Choir est une île qui a les caractéristiques de Palafox, de Crab, du monde décrit dans la seconde partie de Sans l'orang-outan. Elle change au gré des pages (ici banquise, jungle là), n'ayant de permanent que son affinité avec tout ce qui se dérobe: sable, boue, falaise, etc. De plus, elle est quintessentiellement hostile.
Dans cette île, tout est renversé en raison de l'aversion des humains pour leur habitat. Tout est motif de haine. L'aspect "description des moeurs" couple donc au sein de chaque paragraphe une chute du mauvais vers le pire (pour le lecteur) à l'annulation de tout ce qui pourrait être progrès, développement, facilité (pour les habitants). Car, et c'est la grande force morale du livre, le "nous" indistinct employé par le narrateur semble absolu dans sa volonté de NE PAS COLLABORER avec le lieu. Aucun aménagement possible. On ne peut être qu'interloqué quand la détestation déployée coïncide dans ses résultats avec notre monde, où nos efforts tendent à rendre les choses confortables. Le narrateur énumère tous les comportements possibles, ce qui a les vertus et les défauts de la liste: monotonie, ambition, sentiment de totalité, inutilité diffuse...

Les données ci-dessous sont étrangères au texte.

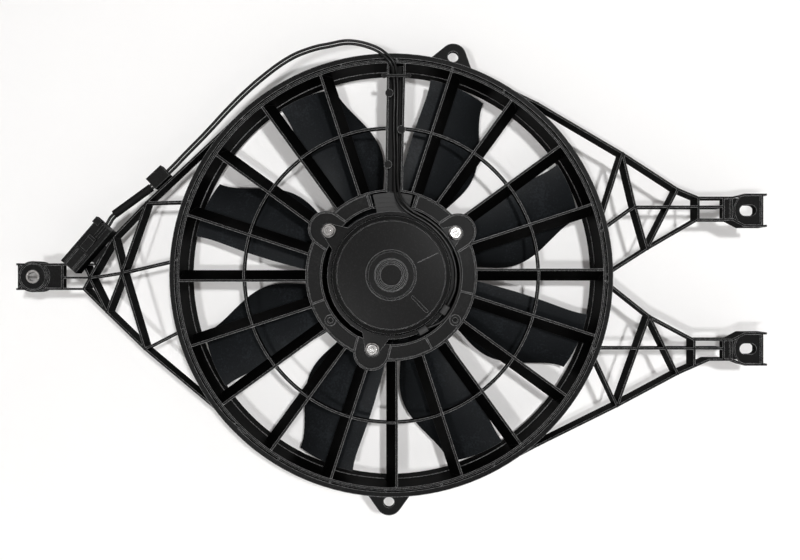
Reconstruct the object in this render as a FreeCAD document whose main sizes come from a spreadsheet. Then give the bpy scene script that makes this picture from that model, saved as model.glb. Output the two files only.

Remarquons au passage une insistance à maltraiter les enfants (en leur faisant croire à des jeux), qui fait craindre pour celle dont il est tant question dans l'autofictif.
La description des mœurs doit accompagner ce que le narrateur présente comme le centre de son récit: la geste d'Ilinuk. Christ à douze doigts de pieds, il est le seul à s'être échappé de l'île. Le récit, rapporté par un St Pierre très vieux, est la seule chose fixe à laquelle la vie des insulaires se raccroche. Je ne m'étendrai pas, tant cet aspect du livre joue avec virtuosité avec tout ce qu'on a dit sur le Grand Récit, sur le rôle de la césure de la Croix, sur l'unification du peuple par la transmission d'une histoire commune, etc. On voit apparaître des Diogène, des hérésies, on voit le crépuscule de la croyance, et tout ça légèrement mais précisément.
Je préfère insister sur les hymnes à Ilinuk. J'en veux encore, je veux qu'ils soient enregistrés. Hélas, on n'entendrait plus les majuscules:
"Orée, Entame, Bourgeon, Aube, tous les départs, Ilinuk! Lauréat du plus gros potiron! Extra-fine Illusion! Lanceur d'oies! Imputrescible salaison!..."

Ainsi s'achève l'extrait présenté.